Завершает диск ария Кащеевны из оперы «Кащей Бессмертный». Эту роль Образцова в театре не пела, и эта героиня не может быть названа «земной». Это классическая злая волшебница, femme fatale, русская Альцина, которая своими женскими чарами заманивает в замок рыцарей и губит их там — сначала питьем, дарующим забытье, а потом и самым настоящим мечом. Ария — это своего рода «самореклама» Кащеевны, она по-оперному просто рассказывает нам о своих методах работы. Ее антипод в опере — Царевна Ненаглядная Краса, разумеется, сопрано, музыка которой по общему «нудному» строю скорее сродни музыке Любавы, поэтому в этой «осенней сказочке» в женской паре образов симпатии публики целиком и полностью отдаются Кащеевне. Тем более что роковую красавицу посещает живое человеческое чувство и она исчезает с лица земли как женщина, превращаясь в плакучую иву. Позднее произведение Римского-Корсакова по многим признакам принадлежит прихотливому стилю модерн.

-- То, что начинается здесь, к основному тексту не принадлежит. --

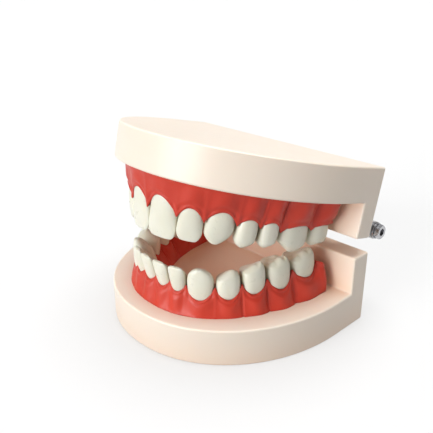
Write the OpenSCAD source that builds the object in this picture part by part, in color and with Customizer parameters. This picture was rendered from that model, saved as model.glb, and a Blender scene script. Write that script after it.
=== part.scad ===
// Dental study model: two D-shaped bases with red gum arches and 28 removable
// teeth, joined at the back by a chrome hinge.  Drawn open, as it stands on a desk.
//
// Axes: +X to the wearer's left, -Y to the front teeth, +Z up, origin in the middle
// of the lower base's underside.  Each jaw is drawn in a frame of its own with its
// back plane at y = 0: the lower one has z = 0 at its underside and is only moved
// back by half its depth, the upper one has z = 0 at the bottom of its wall and is
// swung about the hinge axis by open_angle.

/* [Bases] */
// full width of both bases
base_w = 75; // [60:0.5:90]
// depth of both bases from the back plane to the front of the curve
base_d = 57.5; // [45:0.5:70]
// length of the straight sides ahead of the back plane
side_straight = 13; // [5:0.5:25]
// squareness of the front curve, 2 is an ellipse
front_power = 2.1; // [2:0.05:3]
// thickness of the lower plate
lower_plate_t = 11; // [6:0.1:16]
// height of the top of the lower back wall above the table
lower_wall_top = 22.7; // [16:0.1:30]
// thickness of the upper plate
upper_plate_t = 10.4; // [6:0.1:16]
// drop of the upper back wall below its plate
upper_wall_drop = 10.6; // [6:0.1:16]
// thickness of both back walls
wall_t = 7; // [4:0.1:12]

/* [Lower arch] */
// half width of the line through the lower contact points
lower_arch_w = 28; // [20:0.1:34]
// length of the lower arch line
lower_arch_l = 44.6; // [35:0.1:55]
// squareness of the lower arch line
lower_arch_power = 2.26; // [2:0.02:3]
// widths of the lower teeth, central incisor to second molar
lower_width = [5.6, 5.3, 8.3, 7.5, 7.6, 8.6, 9.8]; // [4:0.05:12]
// cheek to tongue depths of the lower teeth
lower_depth = [5.6, 5.8, 7, 7.2, 7.8, 8.8, 8.8]; // [4:0.05:12]
// heights of the lower gum line above the table
lower_margin = [17.4, 17.4, 15.8, 16.1, 16.8, 16.3, 17.1]; // [14:0.1:22]
// heights of the lower biting edges above the table
lower_edge = [25.3, 25.1, 25, 24, 25.6, 25.4, 25.3]; // [20:0.1:30]
// outward lean of the lower crowns
lower_tilt = [13, 10, 3, 0, 0, 0, 0]; // [-15:0.5:20]

/* [Upper arch] */
// half width of the line through the upper contact points
upper_arch_w = 29.5; // [20:0.1:36]
// length of the upper arch line
upper_arch_l = 47.2; // [35:0.1:55]
// squareness of the upper arch line
upper_arch_power = 2.1; // [2:0.02:3]
// widths of the upper teeth, central incisor to second molar
upper_width = [9.8, 7.4, 8.8, 6.6, 6.4, 11, 8.4]; // [4:0.05:12]
// cheek to tongue depths of the upper teeth
upper_depth = [7, 6.2, 7.8, 8, 8.2, 9.8, 9.4]; // [4:0.05:12]
// depths of the upper gum line above the bottom of the upper wall
upper_margin = [5.2, 3.8, 4.2, 3.1, 2.8, 2.3, 2.4]; // [0:0.1:9]
// heights of the upper biting edges, minus is below the bottom of the upper wall
upper_edge = [-6.7, -5.6, -5.2, -5.3, -4.7, -5.9, -4.2]; // [-9:0.1:0]
// outward lean of the upper crowns, minus is inward
upper_tilt = [-10, -10, -8, -3, 0, 0, 0]; // [-15:0.5:15]

/* [Teeth and gums] */
// distance from the back plane to the widest point of both arch lines
arch_back = 6; // [2:0.1:12]
// length of a tooth's root stub in its socket
root_len = 4.2; // [2:0.1:6]
// clearance of a root stub in its socket
socket_gap = 0.06; // [0.03:0.01:0.2]
// gap left between two neighbouring crowns
crown_gap = 0.08; // [0.04:0.01:0.3]
// distance of the gum ends ahead of the back plane
gum_end = 9.2; // [7.5:0.1:14]
// width of a gum arch at its foot
gum_foot_w = 11.6; // [8:0.1:14]
// width of a gum arch along its crest
gum_crest_w = 8.6; // [6:0.1:12]

/* [Hinge] */
// angle of the upper jaw above parallel, as drawn
open_angle = 13.9; // [5:0.1:90]
// distance of the hinge axis behind the back plane of the lower base
pin_back = 6.6; // [4:0.1:10]
// height of the hinge axis above the table
pin_h = 26.8; // [22:0.1:32]
// hinge axis behind the back plane of the upper base
pin_back_upper = 7; // [4:0.1:10]
// hinge axis above the bottom of the upper wall
pin_above_wall = 1.2; // [0:0.1:4]
// diameter of the hinge pin
pin_d = 3; // [2:0.1:5]
// radial clearance of the pin in the lower bracket
run_gap = 0.05; // [0.02:0.01:0.1]
// distance between the outer faces of the two upper brackets
bracket_span = 70.4; // [40:0.2:74]
// thickness of the bracket plates
plate_t = 1.6; // [1:0.1:3]
// outside diameter of the eyes round the pin
eye_d = 5.4; // [4:0.1:8]
// length of the lower bracket along the pin
knuckle_len = 22; // [10:0.5:40]
// outside diameter of the lower bracket's knuckle
knuckle_d = 5.8; // [4:0.1:9]
// diameter of the screw shanks
screw_d = 2.4; // [1.5:0.1:4]
// depth of the screws in the plastic
screw_len = 5; // [3:0.5:6.5]
// diameter of the screw heads
screw_head_d = 4.4; // [3:0.1:6]

/* [Hidden] */
half_w = base_w / 2;
front_len = base_d - side_straight;
upper_top = upper_wall_drop + upper_plate_t;
arch_step = 1.5;                     // parameter step along an arch line, degrees
outline_step = 1.5;                  // parameter step along the front of a base
ring_n = 16;                         // points round a tooth
labial = 1.1;                        // bulge of a crown beyond the arch line
lean_ease = 0.04;                    // extra inward slope of a crown's sides for its lean
contact_share = 0.55;                // height of the lower contact points on the crowns
head_t = 1.5;                        // thickness of the pin's head and of its nut
head_d = 4.6;                        // across the corners of the pin's head
washer_t = 0.6;                      // thickness of the washers on the pin
pin_face = bracket_span / 2;         // outer face of an upper bracket
lower_screw_x = 7.5;                 // screws of the lower bracket, either side
lower_screw_z = [11.8, 16.2];        // and their heights
upper_screw_z = [4.6, 9.4];          // screws of an upper bracket above the wall's bottom
upper_screw_in = 5.2;                // and their distance inside its outer face
flange_w = 8.6;                      // width of an upper bracket's flange
screw_head_t = 1.25;                 // height of the screw heads
step_gap = 0.05;                     // gap under parts that rest on another piece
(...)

Поначалу голос Образцовой противостоит мрачным, устрашающим аккордам оркестра, первые фразы она поет светло и мягко, не выдавая сразу все тайны своей героини. Она как будто сама упивается красотой ночи, и лишь со сгущением общей атмосферы голос уплотняется, темнеет, проявляет свою злостную сущность. Томные призывы к цветам напоены уже хищной, цепкой чувственностью. Конец первой части дышит откровенным позднеромантическим демонизмом.

Часть о мече поется резкими, крупными мазками, мы слышим в голосе Образцовой всю решимость грозной амазонки, и слова про страшные действия меча звучат не орнаментально, но устрашающе грозно. Мы видим подобие Валькирии, которая рвется в бой, и соль-диез на последнем упоминании меча сверкает, как лезвие. В образ Кащеевны Образцовой удалось уйти с головой, и здесь мы даже почувствовали неиспользованные возможности в отношении вагнеровского репертуара — в пассажах Кащеевны мелькнули и страстная Изольда, и растерзанная противоречиями Кундри из «Парсифаля».